Of course, despite the obvious benefits of a return to sound money, the federal government will not sit idly by and watch its monopoly be rendered irrelevant by state governments. In a host of issues, the plutocrats on the Potomac have demonstrated that they will go to any length to maintain their monolithic economic status.

There is some precedence, though, for support of sound money from one branch of the federal government.

A brief recitation of the facts of the case of Lane County v. Oregon (1868) is provided on the bill’s sponsor’s website:

At the end of the 19th century in Oregon, the state was collecting its taxes in gold, requiring payments of taxes in gold. There was a taxpayer who claimed they could pay in Greenbacks, because Greenbacks were “legal tender for all debts.” The Supreme Court gave two reasons why the taxpayer was wrong:

1) A tax is not a debt, a tax is an involuntary contribution to the government.

2) But even if that weren’t true, a State is a quasi-sovereign entity. It does not have all the sovereign powers it had at the War of Independence, because some powers have been limited by the Constitution. But it retains sovereign powers in the areas of taxation, borrowing, spending, eminent domain and judgements in the courts.
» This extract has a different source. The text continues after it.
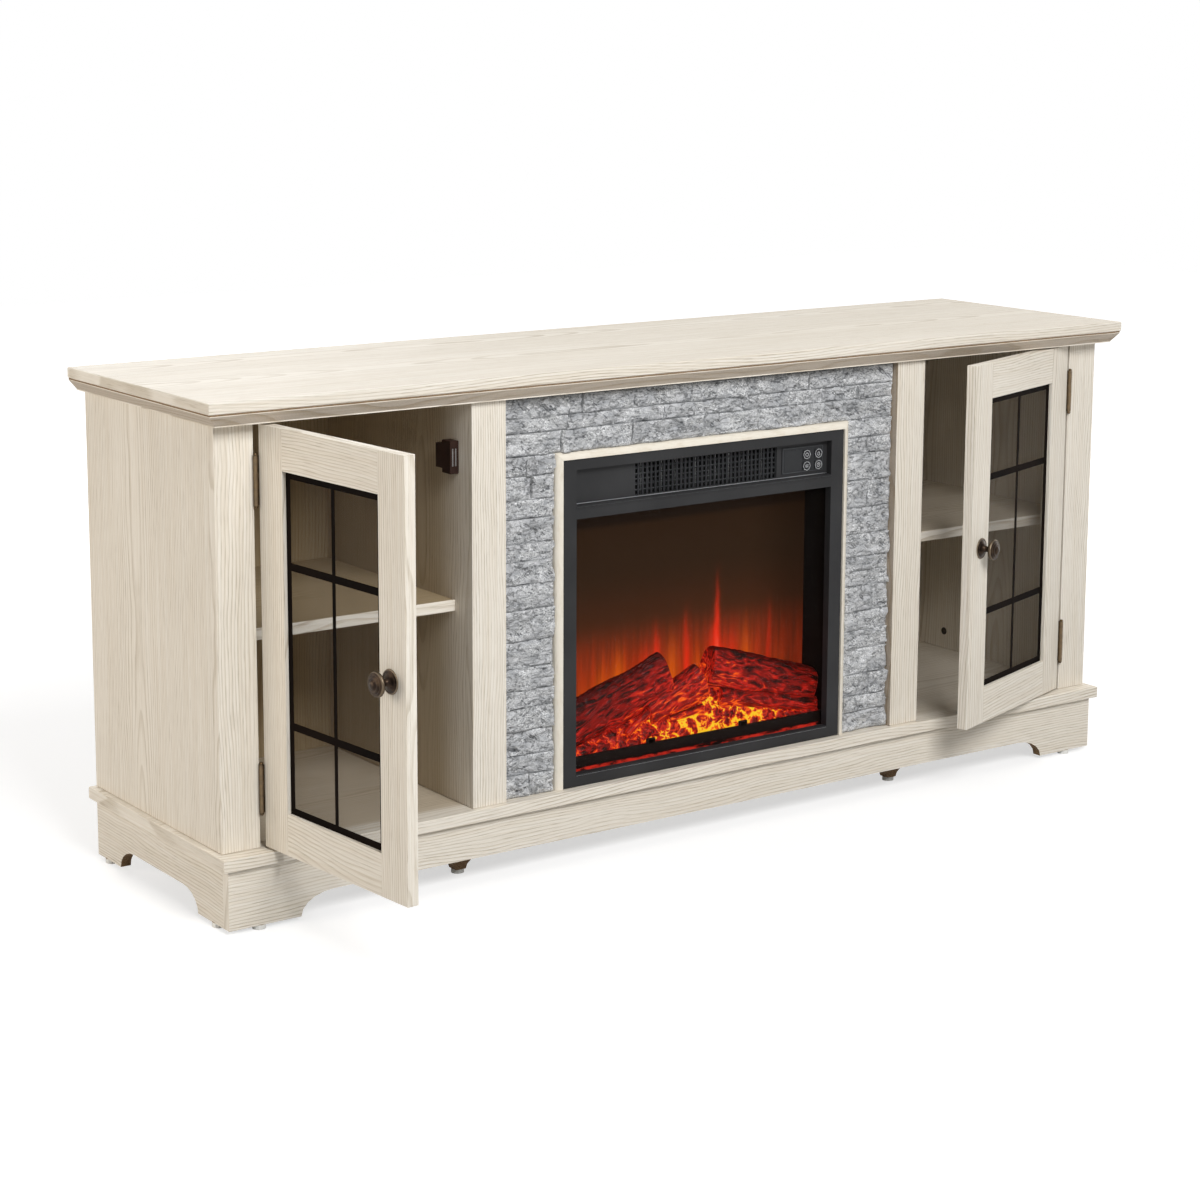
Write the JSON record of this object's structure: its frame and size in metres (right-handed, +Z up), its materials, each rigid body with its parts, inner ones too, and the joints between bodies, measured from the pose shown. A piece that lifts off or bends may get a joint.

Regardless of past decisions and sound reasoning, the federal government will not back down and Americans should not rely on the federal courts to sustain state sovereignty, principally as they have shown that they will not commit political suicide by weakening the power of those that give them power.

The key to restoring sound money in the manner prescribed by the Constitution is to call on Congress to abolish the Federal Reserve and to elect state lawmakers committed to nullifying the Fed's fiat money monopoly by enacting gold and silver currency bills like the one being brought in New Hampshire.